Posnanski writes of major moments that created legends, and of forgotten moments almost lost to time. It's Willie Mays’s catch, Babe Ruth’s called shot, and Kirk Gibson’s limping home run; the slickest steals; the biggest bombs; and the most triumphant no-hitters. But these are also moments raw with the humanity of the game, the unheralded heroes, the mesmerizing mistakes drenched in pine tar, and every story, from the immortal to the obscure, is told from a unique perspective. Whether of a real fan who witnessed it, or the pitcher who gave up the home run, the umpire, the coach, the opposing player—these are fresh takes on moments so powerful they almost feel like myth.
Posnanski’s previous book, The Baseball 100, portrayed the heroes and pioneers of the sport, and now, with his trademark wit, encyclopedic knowledge, and acute observations, he gets at the real heart of the game. From nineteenth-century pitchers’ duels to breaking the sport’s color line in the ’40s, all the way to the greatest trick play of the last decade and the slide home that became a meme, Posnanski’s illuminating take allows us to rediscover the sport we love—and thought we knew.

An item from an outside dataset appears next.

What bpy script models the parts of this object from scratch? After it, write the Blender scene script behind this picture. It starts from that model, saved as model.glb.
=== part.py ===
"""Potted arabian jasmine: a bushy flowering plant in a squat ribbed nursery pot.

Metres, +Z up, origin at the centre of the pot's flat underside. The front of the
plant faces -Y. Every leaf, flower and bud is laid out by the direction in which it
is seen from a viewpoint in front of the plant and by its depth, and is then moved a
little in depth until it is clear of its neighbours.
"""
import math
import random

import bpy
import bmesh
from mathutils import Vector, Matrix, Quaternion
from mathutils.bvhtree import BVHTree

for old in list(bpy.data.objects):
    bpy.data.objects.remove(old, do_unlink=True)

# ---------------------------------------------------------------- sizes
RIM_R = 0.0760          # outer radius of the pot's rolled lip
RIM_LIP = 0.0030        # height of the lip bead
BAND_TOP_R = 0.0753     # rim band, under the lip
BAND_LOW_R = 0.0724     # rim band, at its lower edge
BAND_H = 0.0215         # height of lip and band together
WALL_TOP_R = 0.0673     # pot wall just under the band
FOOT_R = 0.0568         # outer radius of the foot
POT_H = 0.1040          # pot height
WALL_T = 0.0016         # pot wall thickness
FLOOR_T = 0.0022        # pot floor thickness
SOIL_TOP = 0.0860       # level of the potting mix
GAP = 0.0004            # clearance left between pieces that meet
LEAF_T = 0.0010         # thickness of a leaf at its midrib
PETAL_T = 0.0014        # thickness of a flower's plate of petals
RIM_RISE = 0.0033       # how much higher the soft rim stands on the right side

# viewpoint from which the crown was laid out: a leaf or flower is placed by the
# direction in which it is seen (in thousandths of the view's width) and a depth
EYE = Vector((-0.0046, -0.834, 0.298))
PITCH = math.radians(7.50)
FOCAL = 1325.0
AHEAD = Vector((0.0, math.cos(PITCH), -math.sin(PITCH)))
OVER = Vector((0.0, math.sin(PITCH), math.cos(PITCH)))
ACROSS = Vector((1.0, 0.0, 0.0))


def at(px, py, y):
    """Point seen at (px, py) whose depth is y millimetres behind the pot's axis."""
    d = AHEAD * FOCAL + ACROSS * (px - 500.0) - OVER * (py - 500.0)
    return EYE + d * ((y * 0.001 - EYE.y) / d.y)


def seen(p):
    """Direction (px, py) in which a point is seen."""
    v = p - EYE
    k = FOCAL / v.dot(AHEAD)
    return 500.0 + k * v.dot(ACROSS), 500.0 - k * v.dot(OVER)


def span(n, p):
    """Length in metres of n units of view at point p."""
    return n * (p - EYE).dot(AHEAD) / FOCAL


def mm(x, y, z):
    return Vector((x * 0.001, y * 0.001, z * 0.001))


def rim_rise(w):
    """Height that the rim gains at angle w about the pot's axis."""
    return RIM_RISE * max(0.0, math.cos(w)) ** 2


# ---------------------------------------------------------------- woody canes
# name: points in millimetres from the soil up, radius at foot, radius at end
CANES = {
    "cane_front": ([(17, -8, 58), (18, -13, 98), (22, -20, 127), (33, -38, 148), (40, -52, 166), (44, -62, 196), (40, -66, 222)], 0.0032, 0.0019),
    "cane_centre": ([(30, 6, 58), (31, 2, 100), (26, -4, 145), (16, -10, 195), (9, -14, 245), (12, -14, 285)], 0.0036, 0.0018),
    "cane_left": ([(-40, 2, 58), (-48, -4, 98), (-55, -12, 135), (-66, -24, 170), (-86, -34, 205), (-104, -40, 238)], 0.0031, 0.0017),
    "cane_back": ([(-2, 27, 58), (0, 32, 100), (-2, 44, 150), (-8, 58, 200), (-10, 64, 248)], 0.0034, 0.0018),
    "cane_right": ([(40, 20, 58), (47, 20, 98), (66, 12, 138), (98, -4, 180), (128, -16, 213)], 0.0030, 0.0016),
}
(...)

Why We Love Baseball is an epic that ends too soon, a one-of-a-kind love letter to the sport that has us thrilled, torn, inspired, and always wanting more.
PUBLISHERS WEEKLY
Journalist Posnanski (The Baseball 100) hits it out of the park in this rousing celebration of baseball. With the colorful banter of a play-by-play announcer ("You had a titan on the mound, a folk hero at the plate—yes, this is certainly why we love baseball," he writes of a 1989 face-off between Rangers pitcher Nolan Ryan and the Royals's Bo Jackson), Posnanski recounts the "50 most magical baseball moments" from across all levels of the game. For number 48, he tells how in 2010, 13-year-old Chelsea Baker reached the pinnacle of her four-year winning streak by pitching a perfect game to win the district title for her Plant City, Fla., Little League team. At number 41 is Class C minor league Roswell Rockets player Ponderous Joe Bauman's August 1954 game against the Sweetwater Spudders, during which he hit four home runs, setting him on the path to end the season with a record-breaking (until 2001) 72 homers. Other moments look beyond the U.S.—such as Japanese pitcher Yutaka Enatsu striking out the country's most revered player in 1968, the highlight of a season in which he struck out a record 401 batters—and even beyond the playing field, as when Posnanski praises longtime Dodgers announcer Vin Scully's coverage of Dodgers' pitcher Sandy Koufax's perfect game on September 9, 1965. There are some well-known moments thrown into the mix (Hank Aaron hitting his 715th home run lands at number 1), but the abundance of stories from games outside the Major Leagues will enlighten even trivia-obsessed baseball fans. This will have readers cheering from their seats.
Customer Reviews
Great fun
Great stories. Great writing by a real fan. More than just facts, the reader is drawn into the emotions derived from the episodes from both the players themselves and the author.
If you love Baseball
This book is full of the great stories from baseball. Enjoyable to read and it gives you a greater understanding of baseball history.
Whimsical and Solid
Both engaging as a recreational read, and solid as a fact-based read. For the casual reader as well as the fan. Mr. Posnanski is a champion author. All worthy Top 50 candidates, and makes me want to see each play and each moment over and over, in my mind’s eye or on YouTube. Give this book as a gift to your non-baseball friends and dare them to not to love baseball.